L'atelier, Laurent Cantet, sortie le 11 octobre
Le making of de L'atelier sera sans doute un jour disponible et il méritera à coup sûr le détour. Car Laurent Cantet et son équipe ont certainement dû s'employer pour arriver à ce naturel épatant de ses comédiens amateurs qui font face à une Marina Foïs qui trouve ici l'un de ses premiers rôles. Le film est bavard, certes, dès lors qu'il s'attache à transcrire les dialogues d'un atelier d'écriture, mais n'ennuie jamais tant il nous montre avec finesse les mécanismes de groupe tout en ne négligeant pas les aspects psychologiques de chacun des personnages. Ces jeunes en difficultés scolaires habitent une ville au passé riche, La Ciotat, et ce double aspect permet au film d'acquérir une densité supplémentaire. Mais de film collectif, L'atelier devient assez vite le théâtre d'une relation complexe (attraction/rejet) entre l'enseignante qui est également romancière et l'un de ses élèves. Même si cette intrigue à l'importance grandissante n'est pas ce que l'on retiendra en priorité de L'atelier, parce qu'elle n'est pas loin d'être caricaturale et en tous cas assez schématique, cette couche de pure fiction vient enrichir un fond davantage documentaire qui n'est pas aride pour autant. Un film qui s'inscrit avec bonheur dans l'itinéraire d'un cinéaste au parcours passionnant, de L'emploi du temps à Retour à Ithaque.
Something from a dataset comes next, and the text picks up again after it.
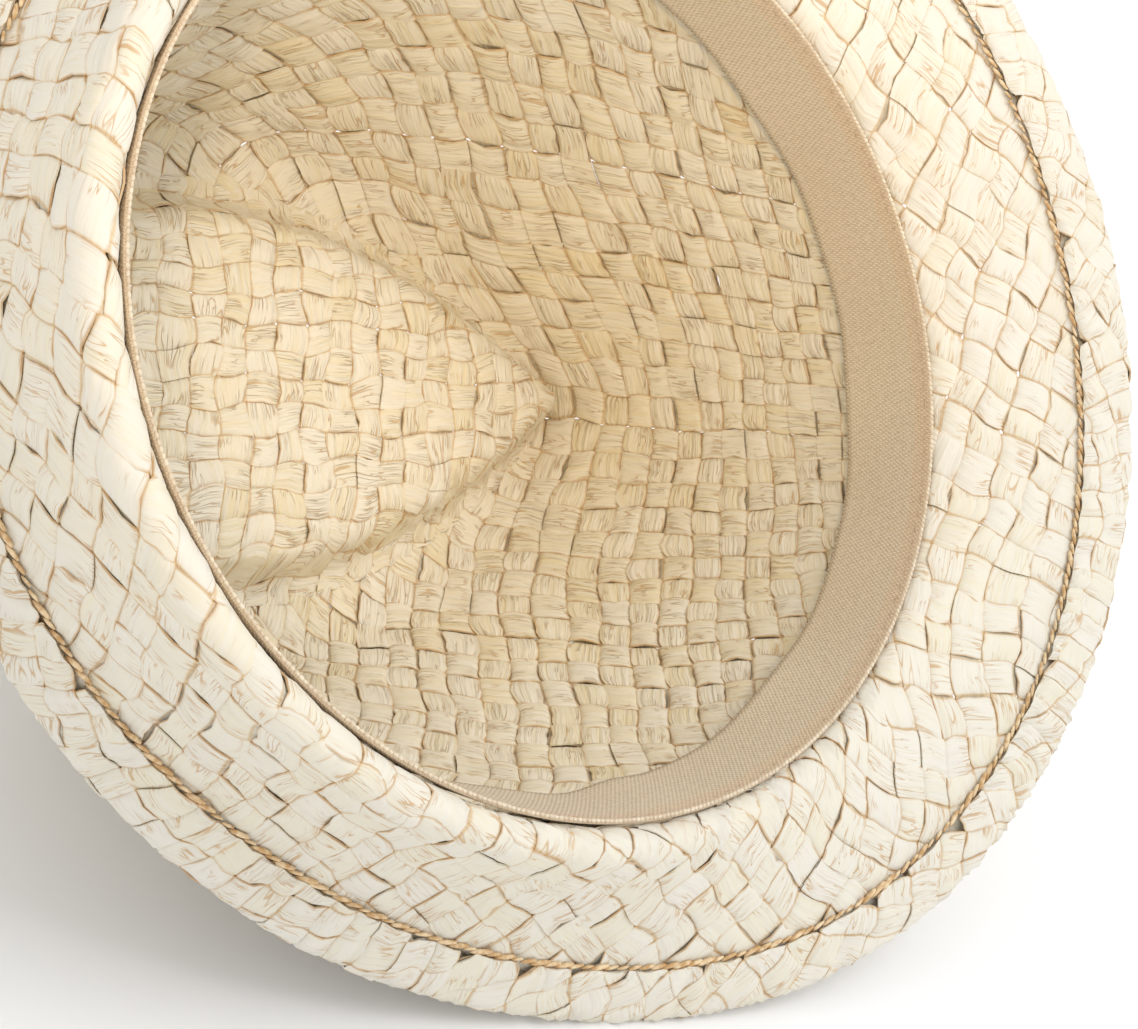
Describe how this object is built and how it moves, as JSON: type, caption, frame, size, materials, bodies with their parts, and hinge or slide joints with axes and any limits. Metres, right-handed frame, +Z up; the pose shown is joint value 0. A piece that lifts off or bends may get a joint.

L'usine de rien, Pedro Pinho, sortie le 13 décembre
Avec ses trois heures de durée et un discours que l'on devine militant, L'usine de rien fait un peu peur a priori même avec la promesse d'un final musical. Et on a raison de le craindre, ce film portugais effectivement engagé, et qui n'a pas peur de parler dialectique durant de très longs tunnels narratifs. Même si le film fait parfois preuve de légèreté ou s'aventure parfois sur le terrain de la comédie ou de la chronique sociale, il est clair que le réalisateur, Pedro Pinho, en fait avant tout un acte politique qui passe par des discours et des démonstrations dont on ne discutera pas la pertinence et l'acuité mais qui, à moins d'être prêt à écouter plutôt qu'à voir, ne devrait pas prendre le pas sur d'autres aspects, purement cinématographiques, eux. S'il se permet parfois quelques respirations bienvenues, L'usine de rien assomme par sa parole débordante. Et cela, sur près de 180 minutes, c'est assez difficilement supportable.